Brain Chips
Scientists have designed a chip that can analyse changes in the brain.
The research is reported in the latest edition of the Royal Society of Chemistry journal Lab on a Chip.
Professor Robert Kennedy and Dr Nicholas Cellar at the University of Michigan have made the sensor-chop which can monitor the levels of neurotransmitters at the levels actually found in living tissue.
Professor Kennedy said: "The device could be used by neuroscientists to study chemical changes associated with behaviour and disease."
The chip has been adapted to allow users to analyse brain chemicals remotely.
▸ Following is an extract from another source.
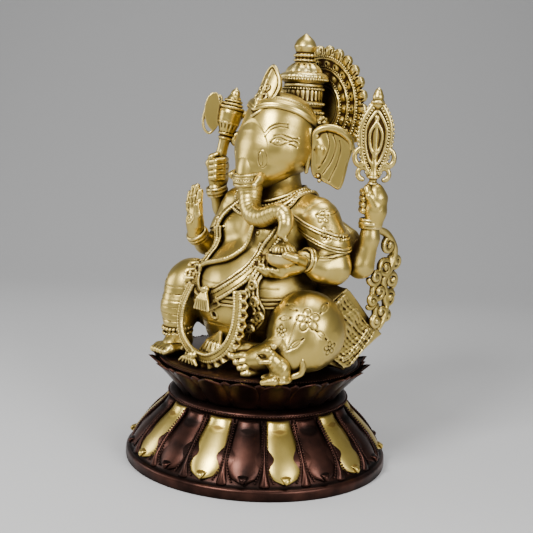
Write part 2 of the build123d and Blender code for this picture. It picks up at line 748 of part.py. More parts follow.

Tiny samples of fluid are taken from the brain and flow into channels in the chip.
Once there, the molecules react to form fluorescent particles which can be separated and measured externally.
Professor Kennedy said: "The chip combines sampling, on-line analysis, high efficiency separation and low detection limits.
"It makes it possible to monitor chemicals in the complex environment of the central nervous system, with high selectivity and sensitivity over extended periods."
The team believe the chip could be used to assess brain damage in people with trauma injuries, since it could be used to look at small regions of the brain or probe multiple regions at once.
Professor Kennedy said: "It may also be a way of delivering drugs to particular brain regions."
Professor James Landers, an expert in bioanalytical chemistry at the University of Virginia, welcomed the findings.
He said: "Such integrated systems represent an important element in the future of analytical techniques that will be used to interrogate biological systems."